*Dataset content*:
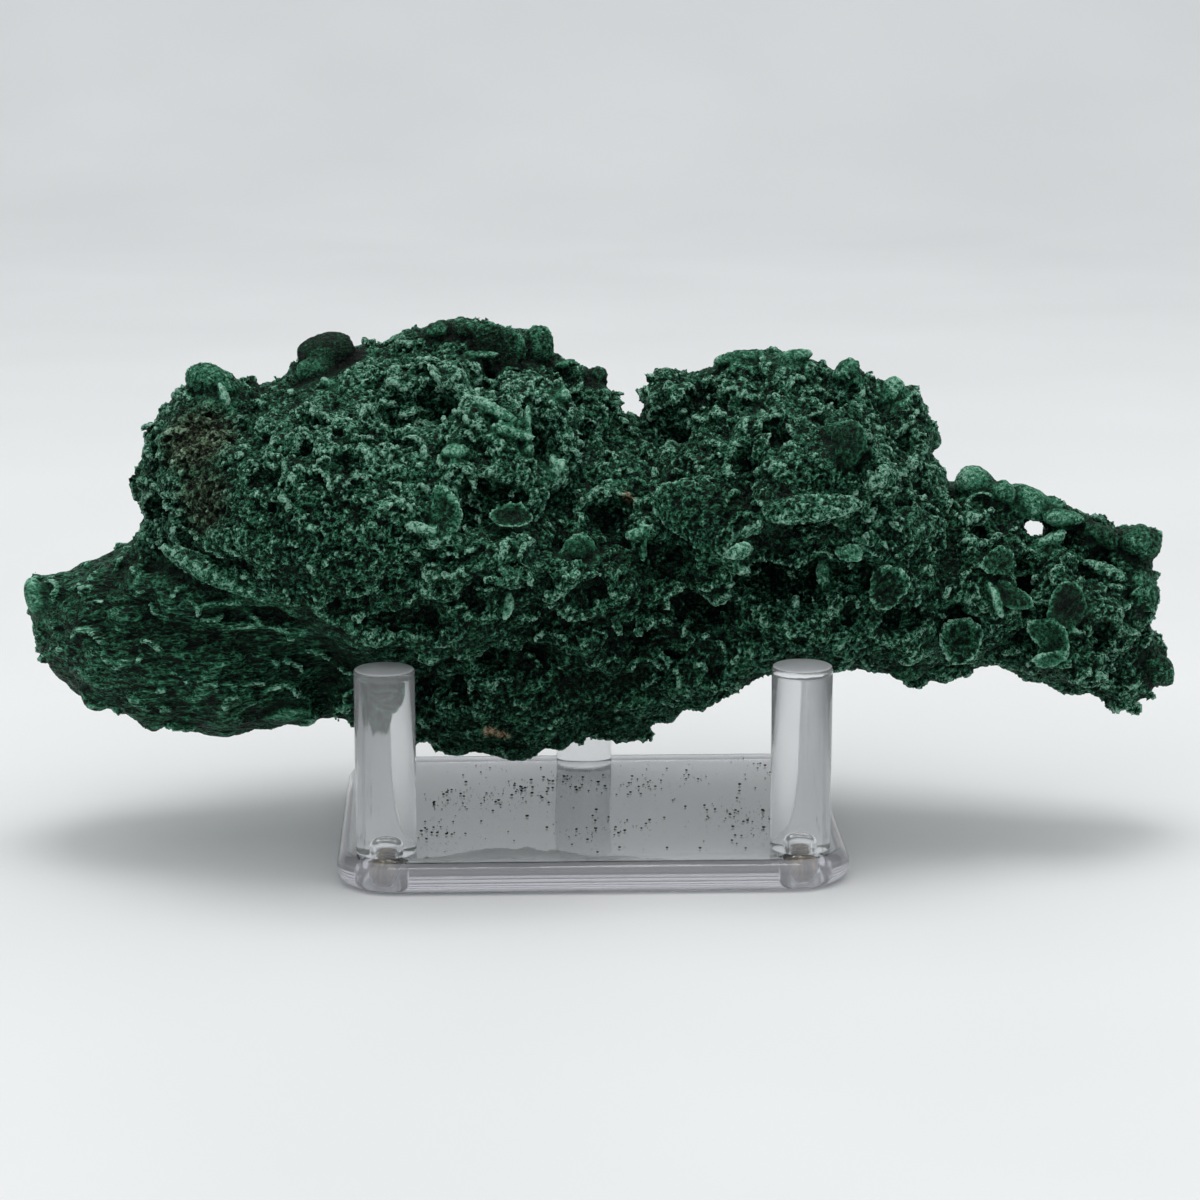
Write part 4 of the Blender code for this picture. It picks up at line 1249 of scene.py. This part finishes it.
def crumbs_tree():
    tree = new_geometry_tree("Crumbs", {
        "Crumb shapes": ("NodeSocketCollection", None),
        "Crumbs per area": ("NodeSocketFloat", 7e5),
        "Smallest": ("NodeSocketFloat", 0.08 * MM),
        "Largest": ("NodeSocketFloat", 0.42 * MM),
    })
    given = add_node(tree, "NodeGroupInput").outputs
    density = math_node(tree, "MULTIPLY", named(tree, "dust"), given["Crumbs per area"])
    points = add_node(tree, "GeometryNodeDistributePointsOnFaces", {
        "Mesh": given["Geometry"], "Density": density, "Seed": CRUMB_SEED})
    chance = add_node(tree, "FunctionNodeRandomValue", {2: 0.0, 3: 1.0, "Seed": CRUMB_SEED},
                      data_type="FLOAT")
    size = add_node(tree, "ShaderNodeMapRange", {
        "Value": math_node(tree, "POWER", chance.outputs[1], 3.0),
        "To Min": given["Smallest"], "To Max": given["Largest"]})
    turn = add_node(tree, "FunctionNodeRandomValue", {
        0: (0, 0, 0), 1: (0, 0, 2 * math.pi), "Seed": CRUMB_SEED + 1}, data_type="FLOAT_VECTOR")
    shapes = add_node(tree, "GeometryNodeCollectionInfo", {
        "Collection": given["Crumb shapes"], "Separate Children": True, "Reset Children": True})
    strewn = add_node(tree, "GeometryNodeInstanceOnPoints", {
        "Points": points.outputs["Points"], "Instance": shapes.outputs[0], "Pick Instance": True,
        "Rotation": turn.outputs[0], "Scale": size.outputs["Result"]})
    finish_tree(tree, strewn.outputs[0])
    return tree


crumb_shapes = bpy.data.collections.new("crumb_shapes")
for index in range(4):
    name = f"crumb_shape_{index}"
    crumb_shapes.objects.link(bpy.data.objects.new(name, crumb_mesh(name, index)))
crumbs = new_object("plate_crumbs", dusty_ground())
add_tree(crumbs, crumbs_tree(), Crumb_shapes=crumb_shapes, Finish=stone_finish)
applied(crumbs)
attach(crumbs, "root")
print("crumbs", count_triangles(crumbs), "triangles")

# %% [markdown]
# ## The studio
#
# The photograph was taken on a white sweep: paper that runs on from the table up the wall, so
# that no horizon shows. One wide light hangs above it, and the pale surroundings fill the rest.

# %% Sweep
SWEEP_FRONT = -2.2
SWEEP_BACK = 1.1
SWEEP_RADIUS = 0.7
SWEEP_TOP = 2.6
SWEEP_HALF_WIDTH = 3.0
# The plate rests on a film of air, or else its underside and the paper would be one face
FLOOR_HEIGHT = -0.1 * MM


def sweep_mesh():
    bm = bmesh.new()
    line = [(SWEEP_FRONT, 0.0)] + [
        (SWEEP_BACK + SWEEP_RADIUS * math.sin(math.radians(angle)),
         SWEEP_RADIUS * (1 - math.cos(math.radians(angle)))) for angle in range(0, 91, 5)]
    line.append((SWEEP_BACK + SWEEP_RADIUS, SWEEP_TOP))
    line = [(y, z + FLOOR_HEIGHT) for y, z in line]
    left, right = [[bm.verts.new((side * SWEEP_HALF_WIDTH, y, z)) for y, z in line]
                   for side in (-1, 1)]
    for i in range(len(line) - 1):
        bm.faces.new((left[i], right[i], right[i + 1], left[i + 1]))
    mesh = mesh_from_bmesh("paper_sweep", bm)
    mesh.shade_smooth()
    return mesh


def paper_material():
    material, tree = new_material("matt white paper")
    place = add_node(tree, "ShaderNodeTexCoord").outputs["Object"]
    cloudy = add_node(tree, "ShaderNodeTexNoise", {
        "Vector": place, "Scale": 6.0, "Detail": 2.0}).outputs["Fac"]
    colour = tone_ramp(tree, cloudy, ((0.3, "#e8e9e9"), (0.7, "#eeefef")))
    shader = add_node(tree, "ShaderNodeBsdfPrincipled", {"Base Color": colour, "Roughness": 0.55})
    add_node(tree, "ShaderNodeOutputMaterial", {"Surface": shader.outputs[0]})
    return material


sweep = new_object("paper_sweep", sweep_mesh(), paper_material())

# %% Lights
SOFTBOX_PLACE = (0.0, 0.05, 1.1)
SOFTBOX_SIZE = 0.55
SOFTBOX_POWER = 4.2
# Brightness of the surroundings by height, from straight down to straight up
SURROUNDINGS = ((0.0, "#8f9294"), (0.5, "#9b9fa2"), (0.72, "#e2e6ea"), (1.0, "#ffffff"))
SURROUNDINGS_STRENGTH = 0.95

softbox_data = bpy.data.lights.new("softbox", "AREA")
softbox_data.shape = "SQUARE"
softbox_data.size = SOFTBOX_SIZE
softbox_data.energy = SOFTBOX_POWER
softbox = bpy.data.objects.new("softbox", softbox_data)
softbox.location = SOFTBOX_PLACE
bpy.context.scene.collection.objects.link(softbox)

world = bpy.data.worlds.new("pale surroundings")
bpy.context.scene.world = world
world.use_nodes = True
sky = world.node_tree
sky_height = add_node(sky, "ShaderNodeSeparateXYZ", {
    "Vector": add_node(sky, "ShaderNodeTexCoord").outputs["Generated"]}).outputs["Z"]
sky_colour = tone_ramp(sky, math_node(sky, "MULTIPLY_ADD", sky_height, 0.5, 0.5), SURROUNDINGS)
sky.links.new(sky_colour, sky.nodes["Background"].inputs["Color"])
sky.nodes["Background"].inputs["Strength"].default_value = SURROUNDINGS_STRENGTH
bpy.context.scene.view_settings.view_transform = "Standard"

==

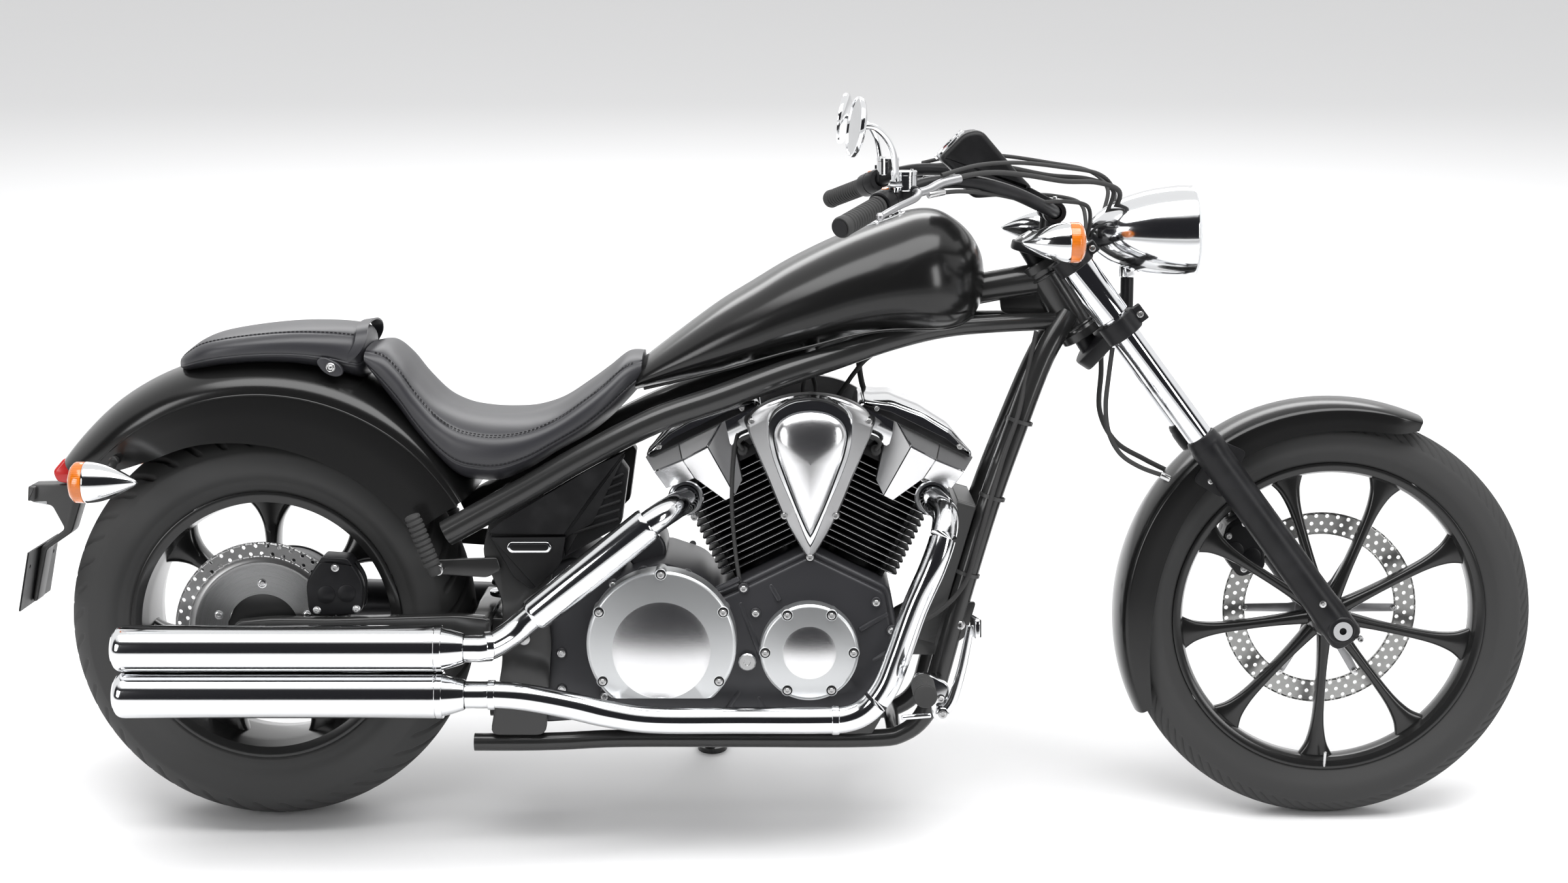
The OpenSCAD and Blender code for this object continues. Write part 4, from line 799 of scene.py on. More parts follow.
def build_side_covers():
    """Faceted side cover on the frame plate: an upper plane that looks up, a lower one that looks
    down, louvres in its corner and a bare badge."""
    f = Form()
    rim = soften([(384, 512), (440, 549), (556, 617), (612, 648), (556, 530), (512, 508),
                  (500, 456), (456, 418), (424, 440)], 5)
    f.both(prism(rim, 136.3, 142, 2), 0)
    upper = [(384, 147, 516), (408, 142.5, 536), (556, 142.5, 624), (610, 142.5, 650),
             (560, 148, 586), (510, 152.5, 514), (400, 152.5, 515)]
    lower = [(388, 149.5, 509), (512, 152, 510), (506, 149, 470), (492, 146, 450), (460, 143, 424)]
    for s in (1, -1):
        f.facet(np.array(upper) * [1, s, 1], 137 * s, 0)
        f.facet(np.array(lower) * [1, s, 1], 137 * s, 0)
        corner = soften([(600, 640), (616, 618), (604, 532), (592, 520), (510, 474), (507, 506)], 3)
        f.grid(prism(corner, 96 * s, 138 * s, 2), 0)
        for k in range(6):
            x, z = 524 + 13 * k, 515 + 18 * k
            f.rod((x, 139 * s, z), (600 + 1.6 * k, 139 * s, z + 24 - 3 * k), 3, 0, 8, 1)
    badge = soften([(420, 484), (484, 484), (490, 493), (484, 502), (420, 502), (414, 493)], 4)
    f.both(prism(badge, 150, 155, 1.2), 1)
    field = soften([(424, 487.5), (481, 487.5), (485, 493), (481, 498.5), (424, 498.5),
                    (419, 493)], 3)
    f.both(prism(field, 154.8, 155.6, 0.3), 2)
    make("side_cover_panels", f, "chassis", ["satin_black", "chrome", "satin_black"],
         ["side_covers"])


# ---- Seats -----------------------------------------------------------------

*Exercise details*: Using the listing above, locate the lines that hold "Write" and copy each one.

*In response*:
Write part 4 of the Blender code for this picture. It picks up at line 1249 of scene.py. This part finishes it.
The OpenSCAD and Blender code for this object continues. Write part 4, from line 799 of scene.py on. More parts follow.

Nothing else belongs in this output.